Nella bella cornice dell’Antico Ristorante Fossati a Canonica di Triuggio, mercoledì sera c’è stata una cena conviviale organizzata dall’UCID (Unione Cristiana Imprenditori Dirigenti) di Monza e Brianza e presieduta da Aldo Fumagalli. L’ospite della serata Stefano Zamagni, illustre economista e professore universitario, con la sua presenza e il suo stile vigoroso ha arricchito di contenuti e ha regalato spunti di riflessione a tutti i presenti. Zamagni è stato invitato a parlare sul tema della responsabilità civile d’impresa.
L’espressione “responsabilità civile” – esordisce Zamagni – nasce nel 1954 e si differenzia da quella di responsabilità sociale perché in questo caso si chiede all’impresa non tanto di non provocare danni agli individui o all’ambiente, ma di fare qualcosa di positivo, di fare il “bene”. Qui sta la grande differenza tra responsabilità civile e responsabilità sociale.

“Le regole del gioco di oggi – afferma Zamagni – sono troppo antiquate. Il sistema fiscale fa pagare la parte più cospicua a chi produce ricchezza e non a chi vive di rendita. Il lavoro lo crea l’impresa. Oggi siamo entrati nella quarta rivoluzione industriale, dobbiamo prepararci ad affrontare le nuove sfide e allargare il nostro sguardo verso nuovi orizzonti”.
Uno dei problemi che gli imprenditori devono affrontare, per Zamagni, è quello di uscire dallo stato di sudditanza e soprattutto colmare quel divario tra invenzione e innovazione che è il tassello mancante nella nostra economia. “Anche la migliore delle invenzioni se non è sostenibile, è vana – prosegue Zamagni- e sarebbe auspicabile un’alleanza strategica tra imprenditori”.
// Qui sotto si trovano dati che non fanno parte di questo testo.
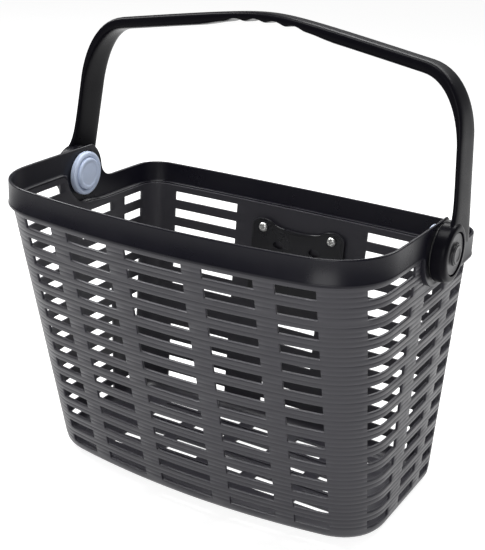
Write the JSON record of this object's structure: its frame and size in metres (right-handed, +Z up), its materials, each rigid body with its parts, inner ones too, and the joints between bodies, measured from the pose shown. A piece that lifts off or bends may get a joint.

Oggi inoltre, secondo Zamagni, prevale ancora l’idea dell’assistenzialismo che deresponsabilizza i cittadini, mentre la realizzazione di un welfare generativo, che parte dal principio della sussidiarietà circolare, porterebbe a generare e reciprocare l’aiuto.
Arriva a questo punto la parola “sussidiarietà”. Per produrla è necessaria un’ alleanza tra enti, impresa e società civile, intesi come “tre vertici di un triangolo che stabiliscono un patto per raggiungere gli obbiettivi di comune interesse”.

Zamagni cita anche Papa Francesco, che rivolto agli imprenditori ha detto: “Voi avete una nobile vocazione orientata a produrre ricchezza e a migliorare il mondo per tutti . Siete perciò chiamati ad essere costruttori del bene comune e artefici di un nuovo umanesimo del lavoro”. E chiude citando Toqueville e il suo testo ‘Democrazia in America’: “Il dispotismo vede nella separazione tra gli uomini la garanzia della sua permanenza. Il despota facilmente perdona i suoi sottoposti per non amarlo, a condizione che essi non si amino l’un l’altro”.
“Corriamo il pericolo di alimentare nuove forme di dispotismo, conclude l’economista, e questo succede perché noi non ci amiamo.”